The AP/GFK Poll created the “story” that “makes the news” for a day or two, that make marks success in the competitive business of journalism. The buzz about this poll will fade and it will be forgotten, just as AP will want it forgotten when other polls over the next week do not confirm their results. If the other polls trended toward their results, you can bet there would be a follow up story on “how AP got it right.”

OK – Where Do We Stand Today, October 25th?
I would offer the following as an interpretation of where I think this election stands at the moment:

  • Senator Barack Obama enjoys at least a 10 point lead among those who have decided for whom they will vote.
  • Governor Sarah Palin has turned out to be a real disaster, confirming one of my earlier blogs on her. She’s not competent to be President of the United States, no matter what the Republican apologists say, and the American voters have finally figured it out for themselves.
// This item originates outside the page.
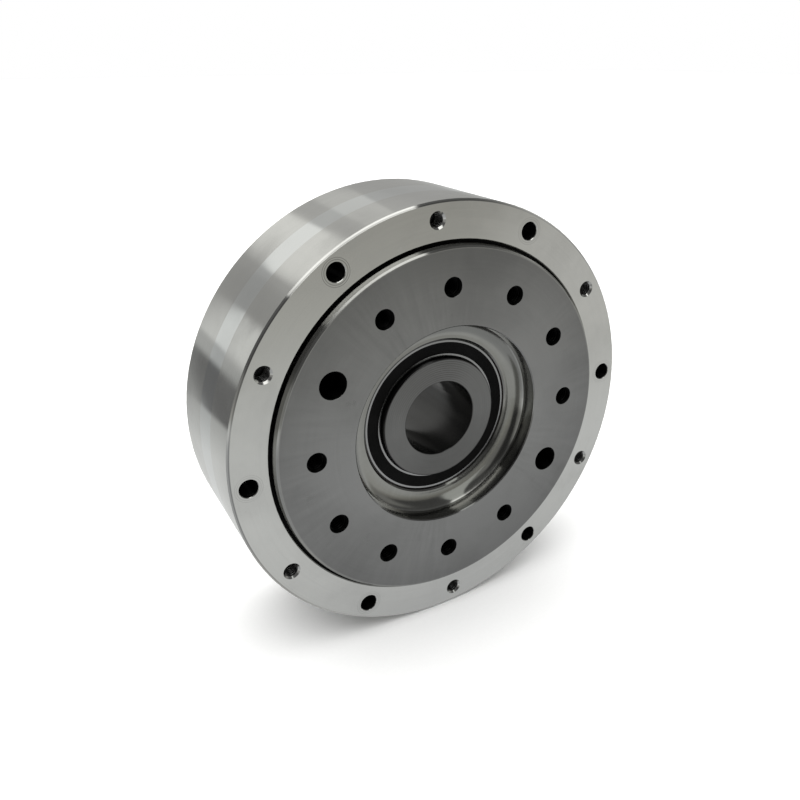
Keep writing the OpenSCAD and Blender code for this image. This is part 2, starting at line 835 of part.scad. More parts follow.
module rear_cycloid_disc() {
  cycloid_disc(eccentric_angle + 180, rear_disc_top);
}

roller_count = floor(PI * roller_pitch_r / (1.75 * roller_r));
roller_inset = 0.6;
cage_side_gap = 0.1;
cage_half = 0.8;

module eccentric_rollers(angle, top) {
  color(steel_hard) at_eccentric(angle, top) round_axis(roller_count, roller_pitch_r)
    hole(roller_r, -roller_inset, roller_inset - disc_thickness);
}

module eccentric_cage(angle, top) {
  pocket_inset = roller_inset - run_gap;
  color(cage_brass) at_eccentric(angle, top) difference() {
    ring(roller_pitch_r + cage_half, roller_pitch_r - cage_half,
      -cage_side_gap, cage_side_gap - disc_thickness);
    round_axis(roller_count, roller_pitch_r)
      hole(roller_r + run_gap, -pocket_inset, pocket_inset - disc_thickness);
  }
}

module front_eccentric_rollers() {
  eccentric_rollers(eccentric_angle, front_disc_top);
}

module rear_eccentric_rollers() {
  eccentric_rollers(eccentric_angle + 180, rear_disc_top);
}

module front_eccentric_cage() {
  eccentric_cage(eccentric_angle, front_disc_top);
}

module rear_eccentric_cage() {
  eccentric_cage(eccentric_angle + 180, rear_disc_top);
}

// Lays the reducer's axis along Y, with its front towards -Y
module laid() {
  rotate([90, 0, 0]) children();
}

laid() front_case_ring();
laid() pin_ring();
laid() rear_case_ring();
laid() ring_pins();
laid() case_screws();
laid() case_dowels();
laid() case_o_rings();
laid() front_oil_seal();
laid() rear_oil_seal();
laid() front_main_outer_race();
laid() rear_main_outer_race();
laid() front_main_inner_race();
laid() rear_main_inner_race();
laid() front_main_balls();
laid() rear_main_balls();
laid() front_main_cage();
laid() rear_main_cage();
laid() output_flange();
laid() rear_flange();
laid() flange_screws();
laid() output_pins();
laid() output_pin_sleeves();
laid() front_shaft_outer_race();
laid() rear_shaft_outer_race();
laid() front_shaft_seals();
laid() rear_shaft_seals();
laid() bearing_circlip();
laid() front_shaft_inner_race();
laid() rear_shaft_inner_race();
laid() front_shaft_balls();
laid() rear_shaft_balls();
laid() front_shaft_cage();
laid() rear_shaft_cage();
laid() input_shaft();
laid() front_eccentric_rollers();
laid() rear_eccentric_rollers();
laid() front_eccentric_cage();
laid() rear_eccentric_cage();
laid() front_cycloid_disc();
laid() rear_cycloid_disc();
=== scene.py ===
# %% [markdown]
# A cycloidal reducer on a pale table
#
# The real thing is a ring of turned steel, 140 mm across. A darker flange turns in its mouth, with a
# dished middle where the hollow input shaft shows. Nearly everything that shows was cut on a lathe, so
# nearly every finish here is made from the same idea: fine marks that run round the axis, and a gloss
# that they stretch.
#
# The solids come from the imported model, in metres, with the reducer's axis along Y. This first cell loads
# them, and part_box measures the box that a piece fills. Nothing added later may reach outside it.

# %% Load the reducer
import math

import bmesh
import bpy
from mathutils import Matrix, Vector


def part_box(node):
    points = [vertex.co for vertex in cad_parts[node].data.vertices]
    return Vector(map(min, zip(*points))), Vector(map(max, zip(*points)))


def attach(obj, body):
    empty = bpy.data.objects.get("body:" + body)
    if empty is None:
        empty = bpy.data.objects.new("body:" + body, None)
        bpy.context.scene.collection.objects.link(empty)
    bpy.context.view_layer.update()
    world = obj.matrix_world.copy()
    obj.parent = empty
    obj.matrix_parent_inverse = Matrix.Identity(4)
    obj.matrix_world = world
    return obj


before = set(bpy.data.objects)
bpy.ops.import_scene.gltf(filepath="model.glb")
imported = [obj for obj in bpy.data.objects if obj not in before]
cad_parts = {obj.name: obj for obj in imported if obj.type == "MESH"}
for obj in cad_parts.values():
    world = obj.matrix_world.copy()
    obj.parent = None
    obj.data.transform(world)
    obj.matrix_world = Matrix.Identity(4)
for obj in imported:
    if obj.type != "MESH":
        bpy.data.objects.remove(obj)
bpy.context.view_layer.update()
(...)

The Conservatives, of course, will blame it first on the media, and later on McCain.
  • The turnout is going to be substantial, exceeding 2004 by four to five points, mostly in new young voters and a surge of African-American voting all across the Country.
  • The “surge” means that Democratic candidates for other offices who are close are going to win most offices in most places where they are competitive, resulting in a huge shift of office holding at the national and state level.
  • The remaining “undecided” voters will probably split slightly for Obama, but many of them will not vote as in past elections.
  • This is the beginning of a realigning period that will push up Democratic registrations and partisanship for a long time to come, weakening the Christian Coalition and the most conservative Republicans in general elections, but making them actually stronger in the nominating process.
  • The Republican right wing will blame this election on McCain rather than on George Bush and his cronies, and we will see a “right wing theory” that exonerates the right wing of the Party and their apologists in the National Media.

The election is becoming amusing, frankly. Politics is such an entirely disgusting business, but necessary. The electorate in America moves through huge cycles that approximate generations, and the biggest “earthquakes” alter the landscape whenever one party captures the young decisively. These are termed “realignments.”
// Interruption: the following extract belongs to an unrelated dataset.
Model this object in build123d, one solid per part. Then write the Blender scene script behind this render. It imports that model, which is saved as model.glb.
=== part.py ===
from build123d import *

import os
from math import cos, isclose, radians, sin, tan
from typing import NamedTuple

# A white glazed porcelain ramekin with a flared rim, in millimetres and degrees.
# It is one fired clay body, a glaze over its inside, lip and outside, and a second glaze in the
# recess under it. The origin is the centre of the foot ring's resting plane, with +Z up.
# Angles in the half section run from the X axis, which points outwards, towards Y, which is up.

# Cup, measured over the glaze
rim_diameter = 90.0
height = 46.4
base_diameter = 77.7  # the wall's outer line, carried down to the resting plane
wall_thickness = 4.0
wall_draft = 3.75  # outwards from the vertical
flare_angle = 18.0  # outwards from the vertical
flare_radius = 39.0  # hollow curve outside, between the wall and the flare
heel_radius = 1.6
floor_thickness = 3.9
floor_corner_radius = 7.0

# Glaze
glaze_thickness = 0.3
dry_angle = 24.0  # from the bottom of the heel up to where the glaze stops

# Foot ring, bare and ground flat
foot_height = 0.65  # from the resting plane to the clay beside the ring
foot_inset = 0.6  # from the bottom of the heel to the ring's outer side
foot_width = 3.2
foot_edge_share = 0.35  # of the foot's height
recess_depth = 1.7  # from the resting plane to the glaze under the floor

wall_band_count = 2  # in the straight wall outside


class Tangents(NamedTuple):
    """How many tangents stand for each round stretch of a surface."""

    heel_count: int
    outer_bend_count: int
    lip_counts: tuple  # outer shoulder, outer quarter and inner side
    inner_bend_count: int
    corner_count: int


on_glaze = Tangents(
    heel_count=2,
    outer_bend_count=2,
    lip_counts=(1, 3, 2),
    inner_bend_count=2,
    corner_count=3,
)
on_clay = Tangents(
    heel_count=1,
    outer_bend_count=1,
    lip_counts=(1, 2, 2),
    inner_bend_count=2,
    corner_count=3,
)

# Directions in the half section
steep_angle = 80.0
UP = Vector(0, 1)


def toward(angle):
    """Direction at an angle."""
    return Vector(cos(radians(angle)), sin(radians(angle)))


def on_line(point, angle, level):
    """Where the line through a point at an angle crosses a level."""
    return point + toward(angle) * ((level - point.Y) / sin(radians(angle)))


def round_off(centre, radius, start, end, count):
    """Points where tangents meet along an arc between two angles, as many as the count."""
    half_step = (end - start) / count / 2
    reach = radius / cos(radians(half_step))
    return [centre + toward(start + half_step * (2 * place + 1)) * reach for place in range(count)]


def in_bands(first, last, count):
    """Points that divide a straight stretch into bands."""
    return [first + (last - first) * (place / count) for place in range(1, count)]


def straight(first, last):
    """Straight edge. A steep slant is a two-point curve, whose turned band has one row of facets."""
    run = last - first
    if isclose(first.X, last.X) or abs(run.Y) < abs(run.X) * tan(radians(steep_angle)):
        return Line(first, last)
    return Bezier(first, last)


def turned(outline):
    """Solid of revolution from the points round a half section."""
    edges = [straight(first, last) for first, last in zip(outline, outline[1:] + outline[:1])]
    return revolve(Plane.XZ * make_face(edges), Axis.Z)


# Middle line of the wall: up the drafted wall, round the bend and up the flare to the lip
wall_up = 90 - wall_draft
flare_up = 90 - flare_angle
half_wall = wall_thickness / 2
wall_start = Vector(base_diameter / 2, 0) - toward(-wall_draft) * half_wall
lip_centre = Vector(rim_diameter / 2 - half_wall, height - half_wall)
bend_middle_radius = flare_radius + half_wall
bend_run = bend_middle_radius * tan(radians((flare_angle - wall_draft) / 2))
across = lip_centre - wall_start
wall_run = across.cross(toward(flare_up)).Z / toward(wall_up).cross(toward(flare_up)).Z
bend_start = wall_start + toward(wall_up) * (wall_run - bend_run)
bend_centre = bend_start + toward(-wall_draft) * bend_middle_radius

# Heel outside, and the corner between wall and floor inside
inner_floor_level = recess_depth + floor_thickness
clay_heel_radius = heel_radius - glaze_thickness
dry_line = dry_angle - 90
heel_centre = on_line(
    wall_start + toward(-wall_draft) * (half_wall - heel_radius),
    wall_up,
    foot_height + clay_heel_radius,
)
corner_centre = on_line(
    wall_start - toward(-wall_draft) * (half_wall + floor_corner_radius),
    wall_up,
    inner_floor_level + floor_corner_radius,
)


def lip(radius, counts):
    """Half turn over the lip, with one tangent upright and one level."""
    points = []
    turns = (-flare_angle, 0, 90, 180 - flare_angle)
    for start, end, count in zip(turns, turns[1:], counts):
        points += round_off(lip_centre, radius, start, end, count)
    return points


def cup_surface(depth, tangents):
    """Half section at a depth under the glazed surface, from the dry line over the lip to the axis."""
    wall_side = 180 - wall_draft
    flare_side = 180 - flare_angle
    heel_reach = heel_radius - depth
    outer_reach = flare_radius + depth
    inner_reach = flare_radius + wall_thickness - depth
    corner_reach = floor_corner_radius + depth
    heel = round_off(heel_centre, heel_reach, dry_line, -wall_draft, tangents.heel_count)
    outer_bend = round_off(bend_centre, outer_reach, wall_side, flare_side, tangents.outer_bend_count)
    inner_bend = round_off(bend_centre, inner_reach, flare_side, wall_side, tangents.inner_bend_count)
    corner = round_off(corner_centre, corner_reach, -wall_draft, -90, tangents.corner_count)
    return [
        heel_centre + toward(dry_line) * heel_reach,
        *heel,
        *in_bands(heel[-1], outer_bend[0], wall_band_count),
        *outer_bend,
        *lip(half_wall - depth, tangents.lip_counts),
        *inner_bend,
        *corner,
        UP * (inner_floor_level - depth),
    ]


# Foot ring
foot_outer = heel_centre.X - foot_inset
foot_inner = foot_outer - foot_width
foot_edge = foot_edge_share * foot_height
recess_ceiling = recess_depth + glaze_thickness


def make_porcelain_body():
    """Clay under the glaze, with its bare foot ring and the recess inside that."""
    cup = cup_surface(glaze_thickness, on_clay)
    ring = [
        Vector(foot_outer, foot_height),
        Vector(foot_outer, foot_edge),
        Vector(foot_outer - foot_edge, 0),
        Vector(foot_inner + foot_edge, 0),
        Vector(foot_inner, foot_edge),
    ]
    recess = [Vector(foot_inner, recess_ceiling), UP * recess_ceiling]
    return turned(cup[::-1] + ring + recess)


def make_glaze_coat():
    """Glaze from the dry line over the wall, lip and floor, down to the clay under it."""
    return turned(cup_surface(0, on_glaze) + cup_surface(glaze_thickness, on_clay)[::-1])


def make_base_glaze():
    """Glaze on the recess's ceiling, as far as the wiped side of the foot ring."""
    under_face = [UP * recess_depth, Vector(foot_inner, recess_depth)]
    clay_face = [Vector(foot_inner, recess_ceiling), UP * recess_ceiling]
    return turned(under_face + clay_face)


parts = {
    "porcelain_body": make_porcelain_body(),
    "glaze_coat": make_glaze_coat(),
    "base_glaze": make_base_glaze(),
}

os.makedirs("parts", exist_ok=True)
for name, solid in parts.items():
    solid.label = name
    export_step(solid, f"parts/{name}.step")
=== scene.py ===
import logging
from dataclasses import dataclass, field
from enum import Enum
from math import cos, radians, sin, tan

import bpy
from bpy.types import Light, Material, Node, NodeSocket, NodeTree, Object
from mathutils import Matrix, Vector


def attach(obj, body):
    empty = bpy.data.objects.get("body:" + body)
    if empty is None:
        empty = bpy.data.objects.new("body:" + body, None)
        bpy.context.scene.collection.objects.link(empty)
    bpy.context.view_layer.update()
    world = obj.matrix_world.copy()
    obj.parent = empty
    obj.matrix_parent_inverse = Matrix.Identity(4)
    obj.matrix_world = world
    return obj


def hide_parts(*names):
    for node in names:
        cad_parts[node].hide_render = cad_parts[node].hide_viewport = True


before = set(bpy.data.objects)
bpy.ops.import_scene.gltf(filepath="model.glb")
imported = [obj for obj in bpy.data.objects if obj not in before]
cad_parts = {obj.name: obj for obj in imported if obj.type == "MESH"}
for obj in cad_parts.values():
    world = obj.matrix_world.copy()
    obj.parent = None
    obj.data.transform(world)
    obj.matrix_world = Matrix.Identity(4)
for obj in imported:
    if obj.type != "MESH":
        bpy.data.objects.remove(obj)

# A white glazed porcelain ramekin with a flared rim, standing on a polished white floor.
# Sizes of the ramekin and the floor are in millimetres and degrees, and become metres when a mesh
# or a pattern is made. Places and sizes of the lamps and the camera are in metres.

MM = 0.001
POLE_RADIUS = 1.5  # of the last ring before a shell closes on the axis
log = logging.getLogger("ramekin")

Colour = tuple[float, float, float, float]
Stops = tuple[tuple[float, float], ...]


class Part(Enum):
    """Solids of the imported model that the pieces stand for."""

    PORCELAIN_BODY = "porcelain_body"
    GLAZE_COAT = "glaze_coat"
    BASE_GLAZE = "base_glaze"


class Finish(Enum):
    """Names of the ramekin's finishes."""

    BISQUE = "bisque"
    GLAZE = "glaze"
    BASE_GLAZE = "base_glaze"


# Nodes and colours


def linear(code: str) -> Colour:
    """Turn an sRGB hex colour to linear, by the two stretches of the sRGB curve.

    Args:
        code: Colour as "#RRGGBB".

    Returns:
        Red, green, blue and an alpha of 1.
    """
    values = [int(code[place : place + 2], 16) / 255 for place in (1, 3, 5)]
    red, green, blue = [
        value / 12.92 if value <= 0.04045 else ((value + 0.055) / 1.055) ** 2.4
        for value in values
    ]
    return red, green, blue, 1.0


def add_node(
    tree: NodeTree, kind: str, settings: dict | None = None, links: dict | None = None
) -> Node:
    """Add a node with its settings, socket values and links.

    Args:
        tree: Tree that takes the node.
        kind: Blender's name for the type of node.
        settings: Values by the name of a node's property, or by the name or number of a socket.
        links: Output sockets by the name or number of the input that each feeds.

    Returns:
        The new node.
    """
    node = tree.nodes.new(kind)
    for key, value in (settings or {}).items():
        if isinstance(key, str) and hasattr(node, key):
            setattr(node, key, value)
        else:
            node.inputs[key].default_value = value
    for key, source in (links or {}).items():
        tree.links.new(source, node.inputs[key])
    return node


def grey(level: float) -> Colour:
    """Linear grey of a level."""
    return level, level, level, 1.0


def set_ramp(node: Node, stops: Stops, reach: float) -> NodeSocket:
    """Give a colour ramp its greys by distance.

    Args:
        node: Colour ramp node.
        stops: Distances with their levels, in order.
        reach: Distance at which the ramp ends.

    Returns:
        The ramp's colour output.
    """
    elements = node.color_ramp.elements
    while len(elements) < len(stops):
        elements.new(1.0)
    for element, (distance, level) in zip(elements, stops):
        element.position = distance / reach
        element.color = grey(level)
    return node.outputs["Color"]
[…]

When a political party, this time the Republicans, oversteps the moral and ideological boundaries of the electorate, making it badly out of touch with the young voters under 35, in this case the Administration veering far to the right on religion, foreign policy, environmental issues, domestic spying, and a host of other issues, precisely at the time that younger voters are moving toward the left; the American electoral system corrects and it is now in the process of correcting.

The Republicans of George Bush, Dick Cheney, Sarah Palin, Rush Limbaugh, Michael Savage, and FOX Broadcasting are in the very real process of losing the new generation in politics by a margin of more than two to one, and that new generation is where the future lies, at least for the foreseeable future. They have also ridiculed their opposition for nearly a decade, heaping filth on Democratic candidates in "last minute" discoveries that are fraudulant, but which cannot easily be refuted in the final couple of weeks of the campaign.
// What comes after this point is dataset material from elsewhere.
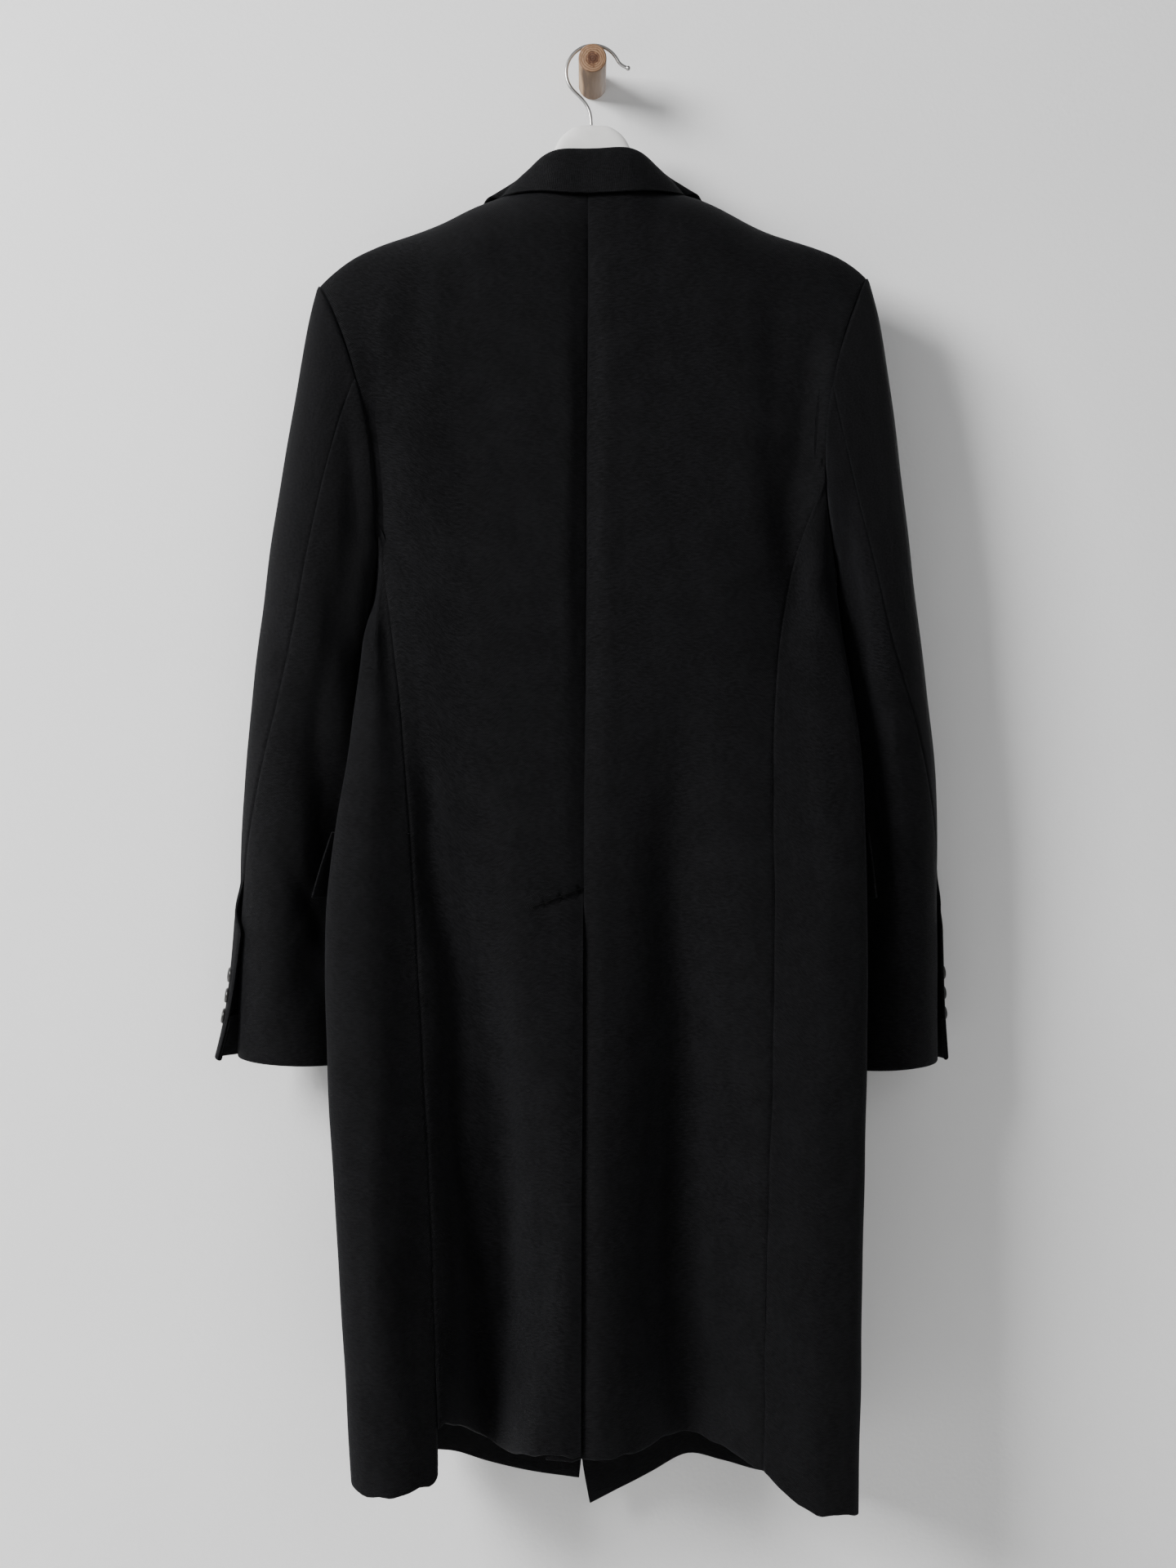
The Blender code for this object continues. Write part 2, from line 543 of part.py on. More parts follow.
def flap(side, u, v):
    """A hip flap: u from its rear end on the flank to its front end, v from its top down."""
    z = FLAP_TOP - FLAP_HEIGHT * v
    round_side = np.clip(u / 0.5, 0, 1)
    share = mix(0.53, 1.0, round_side)
    x, y = side_ring(side, z, share)
    on_front = np.clip((u - 0.5) / 0.5, 0, 1)
    x = x - side * FLAP_REACH * on_front
    y = np.where(u > 0.5, front_depth(x, z), y)
    turn = np.pi / 2 * ease((share - 0.62) / 0.38)
    lift = FLAP_LIFT + FLAP_CORNER[side] * v * ease(1 - u / 0.18) + FLAP_SPREAD * v
    return x + side * lift * np.cos(turn), y + lift * np.sin(turn), z


RIGHT_JOIN_Z = float(armhole(RIGHT, np.float64(JOIN_BACK[RIGHT]))[2])
MIDDLE_HEM = float(column(BACK_HEM, "z", -0.010))


def row_at(z):
    """The place of a height among the right back's rows at the centre seam."""
    return JOIN_SHARE * (z - MIDDLE_HEM) / (RIGHT_JOIN_Z - MIDDLE_HEM)


VENT_SHARE_BACK = row_at(VENT_TOP)
LOW_ROWS = np.union1d(np.linspace(0, 1, 17), row_at(VENT_TOP + np.array([0, 0.006])) / JOIN_SHARE)
HIGH_ROWS = 1 - (1 - np.append(np.linspace(0, 1, 11)[1:-1], (0.985, 1.0))) ** 1.8
PANEL_ROWS = np.append(LOW_ROWS * JOIN_SHARE, JOIN_SHARE + (1 - JOIN_SHARE) * HIGH_ROWS)
BACK_COLUMNS = np.array([0, 0.016, 0.05, 0.12, 0.22, 0.33, 0.45, 0.57, 0.69, 0.79, 0.87, 0.93, 0.98, 1])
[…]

They made the bed that most Republicans embraced with great enthusiasm, often tinged with intolerance, arrogance and bellicose self-righteousness, and now they get to sleep in it for a long time to come. George (Herbert Hoover) Bush gets to rest for eternity on the dung heap of history, but Hoover genuinely was a finer and more competent man. Frankly, it serves them right and I feel no sympathy at all for them.

Just my opinion,

Gordon Black

1 comment:

Anonymous said...

GWB has been stupid enough and short-sighted enough to have screwed his own party, and it DOES serve them all right. If he's waiting for history to vindicate him, I suspect it's going to be a LONG wait. McCain may have run a lousy campaign and sold out to the right-wing idealogues, but there's planty of blame to go around among the Republicans.